Maj. Edward Cairn (whose Scottish name Bostonians insisted on spelling “Kane” or, more biblically, “Cain”) arrested Leach on the afternoon of 29 June 1775, seizing his papers—probably maps and other drawings that seemed suspicious. About twenty minutes after Leach arrived at Boston’s jail, the new Suffolk County sheriff, Joshua Loring, Jr., and Cairn brought in Lovell as well.

At some point Leach began to keep notes on his confinement with the help of eighteen-year-old printer’s apprentice Peter Edes, who had been locked up since 19 June. Both Leach and Edes recorded this incident in their diaries for 1 July 1775:

Major Harry Rooke took a Book of Religion from Mr. Joseph Otis, the Gaol keeper, who told him the Book belonged to some of the Charlestown prisoners, taken at Bunker’s Hill fight, and was given them by a Clergyman of the Town.

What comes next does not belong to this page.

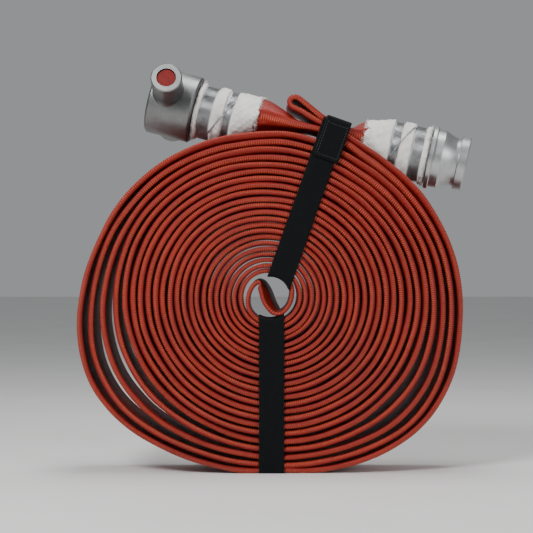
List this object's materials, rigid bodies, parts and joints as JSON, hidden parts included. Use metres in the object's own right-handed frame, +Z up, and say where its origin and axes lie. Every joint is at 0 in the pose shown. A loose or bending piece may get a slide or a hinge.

He carried it to Show General [Thomas] Gage, and then brought it back, and said, “It is your G–d Damned Religion of this Country that ruins the Country; Damn your Religion.”
Rooke was one of the general’s aides de camp—or “Aids-de-Diable,” as Edes would have it. (I’ve seen Rooke’s formal rank stated as lieutenant.) Leach, the Englishman, added:
I would only add this remark, that this Pious officer holds his Commission by a Sacramental Injunction, from his most Sacred Majesty King George the 3d.
British army officers had a hard time understanding New England Congregationalism. They often confused it with Presbyterianism, the established church in Scotland. They couldn’t figure out why Congregationalist ministers weren’t supporting the king, who was head of the Church of England back home. And they distrusted the fervency of New England’s Puritan descendants—the fervency that inspired young Edes to label his enemy as the “Diable.” But as Leach remarked, both sides thought God was on their side.